La malattia alfine l’ha avuta vinta, ma non gli ha impedito di lasciare un segno distintivo nella ricerca storica in Ticino, in particolare sulla libertà di stampa.
Gentile, compito, ammodo. Vedo ancora Fabrizio Mena (1956) entrare nella redazione del Giornale del Popolo, 1985, ai tempi culturalmente gloriosi della direzione di Silvano Toppi. Fresco di laurea all’Università di Ginevra (mémoire su Censure et liberté de la presse au Tessin), gli leggevi negli occhi la voglia, anzi la furia di poter dire, di avere uno spazio in cui esprimersi. Sulla storia, vicende e protagonisti d’un passato che non passa mai perché parte fondante, determinante nel presente. La storia? La si considerava allora argomento per specialisti e non popolare per un quotidiano. Avevamo ragione lui per la prospettiva moderna, ed io nell’accettarlo sulla fiducia, sulla sua determinazione e su quel nucleo inseparabile tra censura e libertà che ne caratterizzerà tutta l’opera, dedicata soprattutto alla stampa. Nacquero così le sue regolari collaborazioni, pagine monografiche dedicate a temi storici, primo (e forse unico) caso tra i quotidiani ticinesi. E un’amicizia rinsaldata negli ultimi anni, quelli della malattia e della risolutezza di continuare ad indagare, scrivere, pubblicare sulla storia. Libri, articoli, recensioni, collaborazioni. In particolare con l’Archivio Storico Ticinese, ha fatto parte del comitato di redazione ai tempi di Raffaello Ceschi, di cui era amico, estimatore e un po’ anche allievo, visto che è stato suo relatore per il dottorato di ricerca in storia, sempre a Ginevra. Anche qui sull’argomento di cui rimane il maggior specialista: Editoria e stampa in Ticino, 1746-1848. Ricordava le collaborazioni col GdP come pietra d’angolo della sua costruzione dedicata con passione, sagacia e altissima competenza alla ricerca storica. Negli scritti e nella didattica, avendo insegnato nei vari ordini di scuola ticinese, soprattutto nei licei: Locarno, Bellinzona e dal ’96 Lugano 2.
L’abbiamo seguito in alcune delle grandi imprese storiche in Ticino.

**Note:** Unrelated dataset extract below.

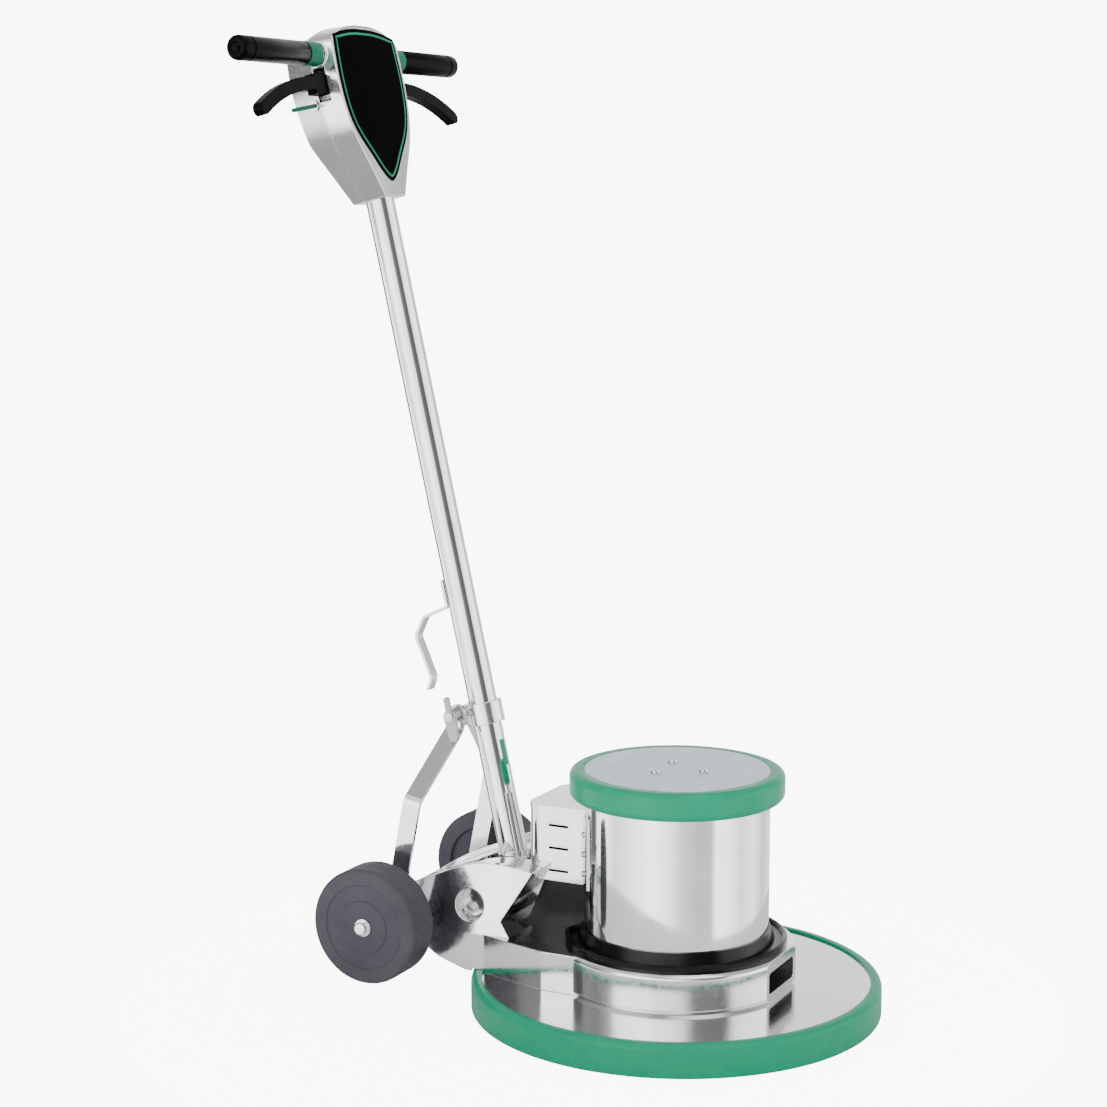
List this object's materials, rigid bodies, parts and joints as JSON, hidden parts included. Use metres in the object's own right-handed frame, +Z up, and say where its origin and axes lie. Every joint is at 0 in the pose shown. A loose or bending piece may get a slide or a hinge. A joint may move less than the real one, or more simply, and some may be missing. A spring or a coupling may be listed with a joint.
{
  "type": "rotary floor machine",
  "caption": "Rotary floor machine: round apron and motor under polished covers, transport wheels, tilting handle with clamp brace, grips and twin triggers.",
  "frame": {"origin": "on the drive axis at floor level, in the plane of the apron bumper's lower rim", "axes": "+Z up along the drive axis, +Y towards the operator and the wheels, +X to the operator's left"},
  "size_m": [0.534, 0.7998, 1.2653],
  "materials": {
    "polished_casting": "mirror-polished cast aluminium",
    "apron_metal": "polished spun aluminium",
    "green_bumper": "smooth green vinyl",
    "bright_steel": "bright chrome plate",
    "brushed_plate": "satin steel sheet",
    "plain_steel": "plated steel",
    "black_rubber": "semi-gloss black rubber",
    "grip_rubber": "ribbed black rubber",
    "green_sleeve": "dark green plastic",
    "trigger_black": "textured black plastic",
    "tyre_grey": "dark grey non-marking rubber",
    "wheel_grey": "dark grey moulded plastic",
    "badge_black": "gloss black label panel",
    "lever_grey": "dull cast lever",
    "cast_bracket": "as-cast",
    "motor_steel": "rolled steel",
    "lamination_steel": "stacked electrical steel",
    "copper": "enamelled copper winding",
    "gear_steel": "ground gear steel",
    "gear_nylon": "machined nylon composite",
    "hub_iron": "machined iron",
    "fan_black": "moulded black plastic",
    "slider_nylon": "natural nylon",
    "switch_black": "black phenolic",
    "gland_black": "black nylon gland"
  },
  "bodies": {
    "chassis": {"gear_case": "polished_casting", "apron": "apron_metal", "apron_bumper": "green_bumper", "apron_screws": "plain_steel", "motor_gasket": "black_rubber", "motor_can": "bright_steel", "motor_bumper": "green_bumper", "motor_top_plate": "brushed_plate", "cover_screws": "plain_steel", "motor_frame": "motor_steel", "stator_core": "lamination_steel", "stator_windings": "copper", "bearings": "plain_steel", "lower_bracket": "cast_bracket", "upper_bracket": "cast_bracket", "ring_gear": "gear_steel", "capacitor_box": "bright_steel", "capacitor_box_cap": "bright_steel", "capacitors": "switch_black", "wheel_axle": "plain_steel", "axle_spacers": "plain_steel", "axle_caps": "bright_steel", "pivot_bolt": "plain_steel"},
    "rotor": {"rotor_core": "lamination_steel", "motor_shaft": "plain_steel", "sun_gear": "gear_steel", "cooling_fan": "fan_black"},
    "drive": {"planet_carrier": "plain_steel", "output_shaft": "plain_steel", "drive_hub": "hub_iron"},
    "planet_1": {"planet_gear_1": "gear_nylon"},
    "planet_2": {"planet_gear_2": "gear_nylon"},
    "planet_3": {"planet_gear_3": "gear_nylon"},
    "wheel_right": {"tyre_right": "tyre_grey", "wheel_core_right": "wheel_grey"},
    "wheel_left": {"tyre_left": "tyre_grey", "wheel_core_left": "wheel_grey"},
    "handle": {"handle_knuckle": "bright_steel", "handle_tube": "bright_steel", "cord_hook": "bright_steel", "hook_screws": "plain_steel", "head_front_shell": "polished_casting", "head_rear_shell": "polished_casting", "badge": "badge_black", "handlebar": "plain_steel", "grips": "grip_rubber", "grip_sleeves": "green_sleeve", "trigger_pins": "plain_steel", "power_switch": "switch_black", "return_spring": "plain_steel", "lock_grommet": "bright_steel", "cord_gland": "gland_black"},
    "brace": {"brace_straps": "bright_steel"},
    "clamp": {"clamp_collar": "polished_casting", "clamp_pin": "plain_steel"},
    "clamp_lever": {"clamp_lever": "lever_grey"},
    "trigger_right": {"trigger_right": "trigger_black"},
    "trigger_left": {"trigger_left": "trigger_black"},
    "trigger_slider": {"trigger_slider": "slider_nylon"},
    "lock_pin": {"lock_pin": "green_sleeve"}
  },
  "joints": [
    {"name": "rotor_spin", "type": "hinge", "parent": "chassis", "child": "rotor", "pos_m": [0, 0, 0.17], "axis": [0, 0, 1], "continuous": true},
    {"name": "drive_spin", "type": "hinge", "parent": "chassis", "child": "drive", "pos_m": [0, 0, 0.05], "axis": [0, 0, 1], "continuous": true},
    {"name": "planet_1_spin", "type": "hinge", "parent": "drive", "child": "planet_1", "pos_m": [0.045, 0, 0.075], "axis": [0, 0, 1], "continuous": true},
    {"name": "planet_2_spin", "type": "hinge", "parent": "drive", "child": "planet_2", "pos_m": [-0.0225, 0.03897, 0.075], "axis": [0, 0, 1], "continuous": true},
    {"name": "planet_3_spin", "type": "hinge", "parent": "drive", "child": "planet_3", "pos_m": [-0.0225, -0.03897, 0.075], "axis": [0, 0, 1], "continuous": true},
    {"name": "wheel_right_spin", "type": "hinge", "parent": "chassis", "child": "wheel_right", "pos_m": [-0.1635, 0.359, 0.107], "axis": [1, 0, 0], "continuous": true},
    {"name": "wheel_left_spin", "type": "hinge", "parent": "chassis", "child": "wheel_left", "pos_m": [0.1635, 0.359, 0.107], "axis": [1, 0, 0], "continuous": true},
    {"name": "handle_tilt", "type": "hinge", "parent": "chassis", "child": "handle", "pos_m": [0, 0.261, 0.117], "axis": [-1, 0, 0], "range_deg": [-12.9, 27]},
    {"name": "brace_tilt", "type": "hinge", "parent": "chassis", "child": "brace", "pos_m": [0, 0.359, 0.107], "axis": [-1, 0, 0], "range_deg": [-14.3, 29.9]},
    {"name": "clamp_slide", "type": "slide", "parent": "handle", "child": "clamp", "axis": [0, 0.2233, 0.9748], "range_m": [-0.0238, 0.0497]},
    {"name": "clamp_lever_swing", "type": "hinge", "parent": "clamp", "child": "clamp_lever", "pos_m": [0, 0.30858, 0.36342], "axis": [-1, 0, 0], "range_deg": [0, 90]},
    {"name": "trigger_right_pull", "type": "hinge", "parent": "handle", "child": "trigger_right", "pos_m": [-0.058, 0.46979, 1.18825], "axis": [0, 0.9748, -0.2233], "range_deg": [0, 9], "stiffness_Nm_per_rad": 3, "springref_deg": -11.46, "deforming": ["return_spring"]},
    {"name": "trigger_left_pull", "type": "hinge", "parent": "handle", "child": "trigger_left", "pos_m": [0.058, 0.46979, 1.18825], "axis": [0, -0.9748, 0.2233], "range_deg": [0, 9]},
    {"name": "trigger_slide", "type": "slide", "parent": "handle", "child": "trigger_slider", "axis": [0, -0.2233, -0.9748], "range_m": [0, 0.0078]},
    {"name": "lock_push", "type": "slide", "parent": "handle", "child": "lock_pin", "axis": [0.9903, 0.0311, 0.1357], "range_m": [0, 0.006], "stiffness_N_per_m": 400, "springref_m": -0.004}
  ],
  "couplings": [
    {"joint": "drive_spin", "follows": "rotor_spin", "ratio": 0.1},
    {"joint": "planet_1_spin", "follows": "rotor_spin", "ratio": -0.225},
    {"joint": "planet_2_spin", "follows": "rotor_spin", "ratio": -0.225},
    {"joint": "planet_3_spin", "follows": "rotor_spin", "ratio": -0.225},
    {"joint": "brace_tilt", "follows": "handle_tilt", "ratio": 1.1},
    {"joint": "clamp_slide", "follows": "handle_tilt", "m_per_rad": 0.105},
    {"joint": "trigger_left_pull", "follows": "trigger_right_pull", "ratio": 1},
    {"joint": "trigger_slide", "follows": "trigger_right_pull", "m_per_rad": 0.049}
  ]
}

Dai progetti Storia del Cantone Ticino e Storia della Svizzera italiana diretti da Raffaello Ceschi, al Dizionario Storico Svizzero (redazione di voci biografiche); dal 2001 al 2022 appunto nella redazione dell’Archivio Storico Ticinese, e poi alla mostra Stefano Franscini, 1796-1857. Le vie alla modernità, al Museo Civico di Belle Arti di Lugano, 24 maggio – 21 ottobre 2007.
Tra i suoi libri, giusto ricordare almeno il fondamentale Stamperie ai margini d’Italia. Editori e librai nella Svizzera Italiana 1746-1848 per le Edizioni Casagrande di Bellinzona, 2003. La ricerca parte da Milano, dagli Agnelli, famiglia di «stampatori e mercanti di libri da oltre un secolo». Aprono una succursale a Lugano fuggendo dalla crisi dell’editoria milanese, vessata dalla censura sul fronte statale ed ecclesiastico. Continua con gli altri stampatori attivi nel Ticino del primo Ottocento, diventato centro tipografico importante soprattutto per la piena libertà di stampa sancita dalla costituzione ticinese del 1830. Un «settore di frontiera fino a metà Ottocento» lo definisce Mena. Una stagione di imprese editoriali e giornalistiche irripetibile. E alle moderne Case editrici indipendenti si stava dedicando negli ultimi tempi, sempre convinto della fondamentale importanza della stampa libera per le sorti democratiche di un Paese. Lo ricorderemo come persona raffinata e storico di alto valore. Lascia una traccia significativa nell’ampio capitolo degli studi storici del nostro Cantone.